Going to the movies is a break from reality. Until reality starts shooting.

By Ann Hornaday,July 20, 2012
  • A person wearing Batman gloves, center, watches the premier of "The Dark Knight Rises" inside the Liberty Science Center IMAX theater on Friday in Jersey City, N.J.
A person wearing Batman gloves, center, watches the premier of "The… (Julio Cortez/ASSOCIATED…)

We go to the movies to dream.

When the audience filed into Theater 9 at the Century 16 multiplex in Aurora, Colo., early Friday morning, they were there to experience that state of consciousness that only movies can provide. Somewhere between waking life and hypnotic trance, the act of watching a movie is one of voluntary surrender, of letting go of our daily psychological defenses and allowing our imaginations to be colonized by the enveloping sounds and images on the screen.

That unique state of consciousness was surely all the more intense Friday, when the crowd of parents, children, friends and families piled into the theater to watch “The Dark Knight Rises,” the last of Christopher Nolan’s Batman films and one that epitomizes the director’s distinctively immersive style. When alleged gunman James Holmes entered the theater, reportedly about a half-hour into the show, the audience was no doubt fully engaged with the dark, densely detailed escapist fantasy — which reportedly had reached one of several violent shootout and bombing scenes when the real attack began.
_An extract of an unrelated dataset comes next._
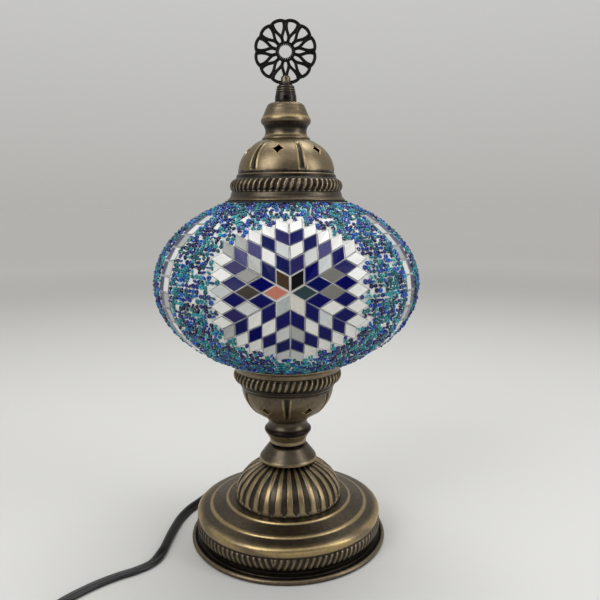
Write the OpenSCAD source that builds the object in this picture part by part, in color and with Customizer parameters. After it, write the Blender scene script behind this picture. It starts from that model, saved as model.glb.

It’s no wonder that when the shooter — dressed in a bulletproof vest and a gas mask — began firing a gun into the air, some spectators thought it was part of the show, either a promotional gimmick or an over-zealous theater employee trying to ramp up an already intense cinematic experience.

When the gunman embarked on his rampage — which resulted in at least 12 deaths and dozens of injuries — he not only invaded a safe physical space and a seasonal communal rite as cherished as baseball games or late-night stories around the campfire; he invaded a deeply personal psychic space that, because of the overwhelming power of identification and suggestion that movies possess, is all the more fragile when it’s violated. We’re sadly familiar with horrific violence unleashed in what should be inviolate places, from schools and churches to college campuses and supermarkets. But the movie audience in Aurora was victimized while in a singular psychological state, one that made them even more vulnerable.

Uri Hasson, an assistant professor of psychology at Princeton University, has studied MRI images of people watching film footage. He describes moviegoing as a powerful experience that makes people “very attentive and very absorbed and very engaged.” Hasson and his colleagues have discovered that the brain responses of people watching the same film are startlingly similar. “Something happens to the brains [where] they all become in sync and aligned,” he said. “You can see the brain responses of everyone becoming very similar and melting into the movie and being coupled.”

“Melting into the movie” is an apt description of watching “The Dark Knight Rises,” which Nolan has staged and filmed to be almost overpowering. Seeing it at the IMAX theater in the Smithsonian’s Museum of Natural History last week, I was entranced with what was transpiring on the screen. As a longtime film critic who has developed a knack for glancing at my watch precisely at the one-hour mark of any movie, “The Dark Knight Rises” held me in its thrall.

The cinematic experience is so potent that it’s no surprise that it took some Aurora filmgoers a few seconds to absorb what was happening. “My head and body weren’t connecting,” one audience member in an adjacent theater said Friday, recalling why she didn’t immediately run out. Other viewers described similar feelings of needing time to shake off the reverie they had so willingly — even eagerly — entered when they lined up to see the movie at its first midnight showing.

The possibility that there was a lag time until people realized that the bullets in Theater 9 were real is consistent with research on how our brains process film, says cognitive psychologist Dan Levin of Vanderbilt University. Whereas the dominant theory of film perception once assumed that the cinematic experience tapped into a unique set of skills, many researchers now believe that we use the same skills to understand both film and reality.

Reorienting our brain’s cognitive tools from the screen to a real-life activity occurring in the same room “can take a moment,” Levin says. “It may not be a totally easy decision to make when we’re trying to figure out the difference between a film we’re perceiving and a reality that may be going on in the theater outside of the film . . . especially if we are not prepared in advance to make that decision.”